The State Government has also decided to bring senior executive remuneration at GESB back within the jurisdiction of a Salaries and Allowances Tribunal.

The review has made a number of other recommendations relating to the internal operations of GESB.

The Government will now be working with GESB to continue its focus on the delivery of low cost, quality superannuation management services to public sector employees.

It is not intended that the Whithear Review will be released publicly at this stage as it contains significant commercial-in-confidence data.
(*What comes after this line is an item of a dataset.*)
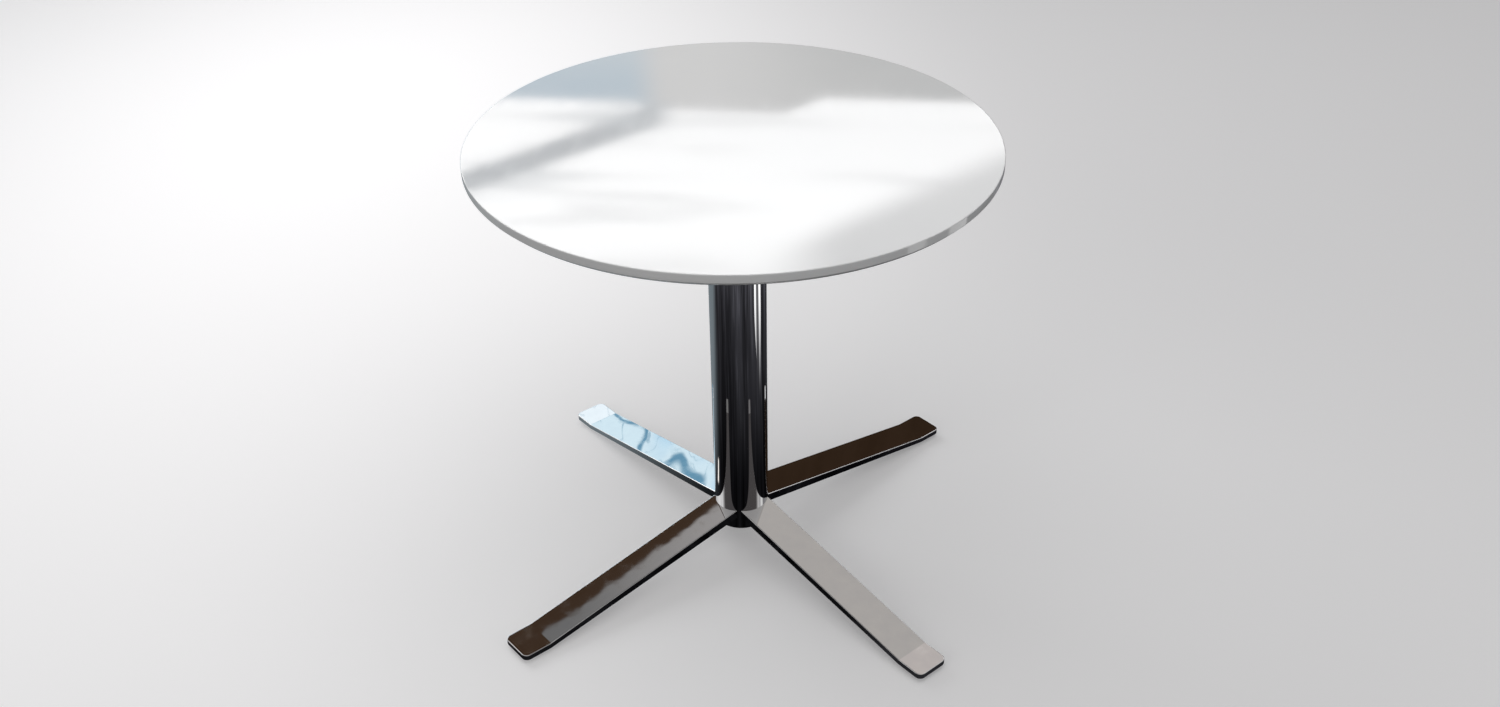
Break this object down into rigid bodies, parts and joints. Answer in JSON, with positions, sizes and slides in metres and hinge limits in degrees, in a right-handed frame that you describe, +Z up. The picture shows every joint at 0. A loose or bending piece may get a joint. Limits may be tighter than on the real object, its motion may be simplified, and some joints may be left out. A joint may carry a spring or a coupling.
{
  "type": "bistro table",
  "caption": "Round white table top on a polished round column, with a cross of sloping flat bar legs and levelling glides.",
  "frame": {"origin": "on the floor under the column's axis", "axes": "+Z up, legs on the diagonals of X and Y, -Y towards the front"},
  "size_m": [0.7999, 0.8, 0.75],
  "materials": {
    "white_lacquer": "white satin-gloss lacquer on board",
    "polished_chrome": "dark polished mirror",
    "black_steel": "black powder coat",
    "plain_steel": "turned and oiled",
    "zinc_steel": "bright zinc plate",
    "black_plastic": "moulded, fine grain"
  },
  "bodies": {
    "base": {"tabletop": "white_lacquer", "column_tube": "polished_chrome", "mounting_plate": "black_steel", "plate_collar": "black_steel", "base_hub": "plain_steel", "plate_screws": "zinc_steel", "threaded_inserts": "zinc_steel", "leg_screws": "zinc_steel", "tie_rod": "zinc_steel", "tie_rod_nut": "zinc_steel", "tie_rod_lock_nut": "zinc_steel", "tie_rod_washer": "zinc_steel", "bottom_cap": "black_plastic", "leg_back_right": "polished_chrome", "leg_back_left": "polished_chrome", "leg_front_left": "polished_chrome", "leg_front_right": "polished_chrome"},
    "foot_back_right": {"glide_foot_back_right": "black_plastic"},
    "stem_back_right": {"glide_stem_back_right": "zinc_steel"},
    "foot_back_left": {"glide_foot_back_left": "black_plastic"},
    "stem_back_left": {"glide_stem_back_left": "zinc_steel"},
    "foot_front_left": {"glide_foot_front_left": "black_plastic"},
    "stem_front_left": {"glide_stem_front_left": "zinc_steel"},
    "foot_front_right": {"glide_foot_front_right": "black_plastic"},
    "stem_front_right": {"glide_stem_front_right": "zinc_steel"}
  },
  "joints": [
    {"name": "glide_height_back_right", "type": "slide", "parent": "base", "child": "foot_back_right", "axis": [0, 0, -1], "range_m": [0, 0.004]},
    {"name": "glide_turn_back_right", "type": "hinge", "parent": "foot_back_right", "child": "stem_back_right", "pos_m": [0.31395, 0.31395, 0.008], "axis": [0, 0, -1], "range_deg": [0, 1152]},
    {"name": "glide_height_back_left", "type": "slide", "parent": "base", "child": "foot_back_left", "axis": [0, 0, -1], "range_m": [0, 0.004]},
    {"name": "glide_turn_back_left", "type": "hinge", "parent": "foot_back_left", "child": "stem_back_left", "pos_m": [-0.31395, 0.31395, 0.008], "axis": [0, 0, -1], "range_deg": [0, 1152]},
    {"name": "glide_height_front_left", "type": "slide", "parent": "base", "child": "foot_front_left", "axis": [0, 0, -1], "range_m": [0, 0.004]},
    {"name": "glide_turn_front_left", "type": "hinge", "parent": "foot_front_left", "child": "stem_front_left", "pos_m": [-0.31395, -0.31395, 0.008], "axis": [0, 0, -1], "range_deg": [0, 1152]},
    {"name": "glide_height_front_right", "type": "slide", "parent": "base", "child": "foot_front_right", "axis": [0, 0, -1], "range_m": [0, 0.004]},
    {"name": "glide_turn_front_right", "type": "hinge", "parent": "foot_front_right", "child": "stem_front_right", "pos_m": [0.31395, -0.31395, 0.008], "axis": [0, 0, -1], "range_deg": [0, 1152]}
  ],
  "couplings": [
    {"joint": "glide_height_back_right", "follows": "glide_turn_back_right", "m_per_rad": 0.00019894},
    {"joint": "glide_height_back_left", "follows": "glide_turn_back_left", "m_per_rad": 0.00019894},
    {"joint": "glide_height_front_left", "follows": "glide_turn_front_left", "m_per_rad": 0.00019894},
    {"joint": "glide_height_front_right", "follows": "glide_turn_front_right", "m_per_rad": 0.00019894}
  ]
}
However, a copy of the review has been provided in confidence to the Leader of the Opposition.

GESB's statement is below:

The State Government today announced a revised policy approach by the Government to the reform of Public Sector superannuation in WA.

The key policy change is the proposed introduction of Choice of Fund for the WA public sector without the mutualisation of GESB.

In its announcement, the Government has indicated that there remained concerns about the impact of mutualisation in terms of issues such as taxation and reserves.

GESB supports Choice of Fund for public sector employees and will continue to work with the Government to introduce Choice.

GESB Chairman Phil Harvey said that GESB would work within the policy positions of the Government of the day, as it has always done, to provide the best possible outcomes for members.

"GESB's unswerving focus remains on serving the best interests of its members, as it
has been throughout the reform process," said Mr Harvey.

"Superannuation is a complex area and there are many competing imperatives. In the
coming months, GESB will be working with the Government to manage these issues and
to implement its policy decisions.

"We will continue to focus on what is best for members, and to protect and enhance their
financial interests through delivery of professional and efficient services."